Android 9.0 Pie upgrade rollout began December 17, 2018 in the US and most other regions, including some European regions. The UK got Pie on June 24, 2019. Some may still be "pending".

Although the default Camera app does not provide support for Photo Sphere photos, Photo Sphere images may be taken through use of the Google Street View app. Normal Panorama images may be taken with the Camera app, however.

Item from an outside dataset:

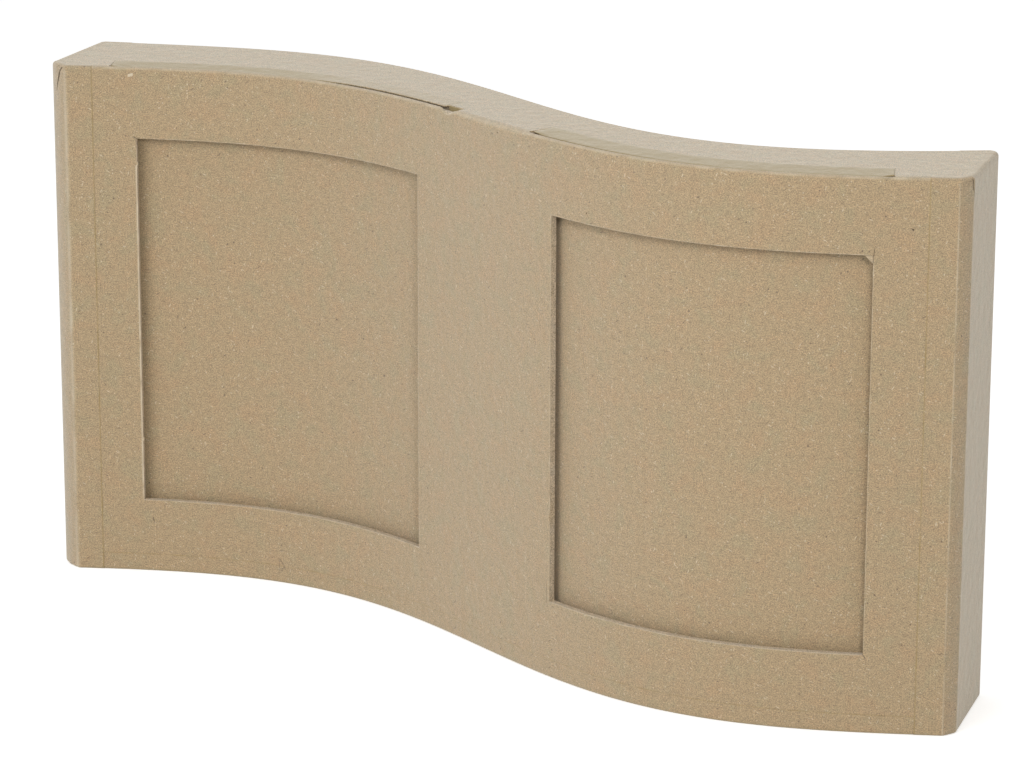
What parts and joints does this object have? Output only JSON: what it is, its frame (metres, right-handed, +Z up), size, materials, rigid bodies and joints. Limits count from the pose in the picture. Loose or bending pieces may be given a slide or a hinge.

=== Android One version ===
The Moto X4 Android One edition is the first device to be released as part of the Android One program in the United States. It is only available in the US and works on Google's Project Fi network, which had previously been exclusive to Google's own Nexus or Pixel phones. The Android One version does not include the Amazon Alexa assistant and some Motorola software additions, and will receive Android updates from Motorola faster than the regular version of the device.

==Release supply issues==
The X4 was originally made available to buy on September 21, 2017, in France, Germany, and the United Kingdom via the Motorola website, and proved popular with many customers ordering it within a few days of release. However, Motorola was unable to meet the demand due to manufacturing and shipping issues, with many customers having their orders cancelled and refunded after the expected delivery dates. It has since been removed from sale in some countries or is showing as out of stock in others. Project Fi X4's were also hit by the issues and customers who had made pre-orders were contacted, delaying their delivery dates by around 2 weeks. The launch of the phone in India was also postponed, having originally been planned for 3 October.